Recentemente, cinco rapazes indígenas do programa foram deportados após ficarem detidos em Istambul por três semanas, já que não tinham visto de permanência. Eles retornaram ao Brasil com o líder da Associação Solidária Humanitária do Amazonas (Asham), Abdulhakim Tokdemir, que chegou ao Estado em 2019.

Cultura e estilo de vida indígena são protegidos pela lei brasileira (Foto: PXFuel/Divulgação)

Tokdemir e sua equipe, atuando em nome da seita Süleymancılar (Suleimanistas) no Brasil, levaram os filhos de famílias pobres que vivem em aldeias amazônicas na fronteira com a Colômbia para Manaus, a 953 quilômetros de distância, obrigando suas famílias a assinarem documentos. Seis das crianças, que receberam “educação religiosa interna” por três anos, foram levadas para a Turquia em fevereiro de 2022 e alojadas nos dormitórios da seita em Kütahya e Tarso, segundo a agência turca Arti Gercek.
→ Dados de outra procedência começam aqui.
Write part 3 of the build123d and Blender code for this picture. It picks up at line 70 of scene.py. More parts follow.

Após seu retorno ao Brasil, Tokdemir teve seu passaporte, computador e celular apreendidos, e seu sigilo fiscal e bancário foi quebrado. Além disso, outras sete pessoas, incluindo turcos e brasileiros, são suspeitas de estarem envolvidas no esquema de doutrinação religiosa e tráfico de pessoas.

Conforme a Polícia Federal do Amazonas, os indígenas envolvidos são extremamente vulneráveis e, por isso, se tornam alvos fáceis para as organizações criminosas que atuam na região. A oferta inicial era de estudos na Turquia, visando a possibilidade de se tornarem médicos, advogados, teólogos, engenheiros, mas, na realidade, o processo se tratava de servidão, imposição religiosa e doutrinação. Além disso, houve a atribuição de novos nomes e proibição de mencionar seus nomes anteriores.
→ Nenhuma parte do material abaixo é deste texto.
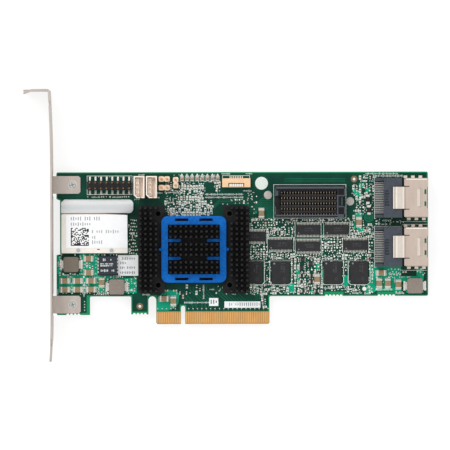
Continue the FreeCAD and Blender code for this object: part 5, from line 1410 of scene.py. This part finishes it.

Em abril, a reportagem do Fantástico tentou visitar a sede da Asham e a casa da associação em São Paulo, mas não foi recebida. Em seu depoimento à PF, Abdulhakim afirmou que não tem a intenção de converter indígenas à sua religião, mas se alguém desejar aprender sobre o Islã, ele se sente obrigado a ensinar. Atualmente, os federais estão investigando quais foram as atividades dos jovens na Turquia.

Contrariedade ao Islã

O vice-presidente da Fambras (Associações Muçulmanas do Brasil), Ali Hussein El Zoghbi, afirma desconhecer a Associação Solidária Humanitária do Amazonas e seu trabalho. Ele destaca que a maioria das entidades islâmicas têm parceria ou estão associadas à Fambras. Além disso, enfatiza que qualquer abordagem de imposição, coação ou coerção “é contrária aos princípios básicos do Islã”, que preza pela adoção livre e justa da religião, tornando-se ainda mais preocupante quando envolve crianças.

A delegada da PF-AM, Letícia Prado, ressalta que, às vezes, o tráfico humano não se apresenta da forma tradicional em que a pessoa está acorrentada e sofrendo agressões. Muitas vezes, as vítimas são atraídas voluntariamente a irem para outro país, sem saber exatamente o que os aguarda lá ou as condições a que serão submetidas.

Ouvido pela reportagem, a vítima Edilberto Domingas Dias Brito Júnior, de 18 anos, pertencente à etnia Tukano, contou que recebeu as lições, mas não chegou a sair do Brasil. Ele relatou que durante as aulas, havia sequências de “ajoelhar, reverenciar e rezar a Alá, o deus deles”. No entanto, ele afirma que as aulas de religião não eram obrigatórias.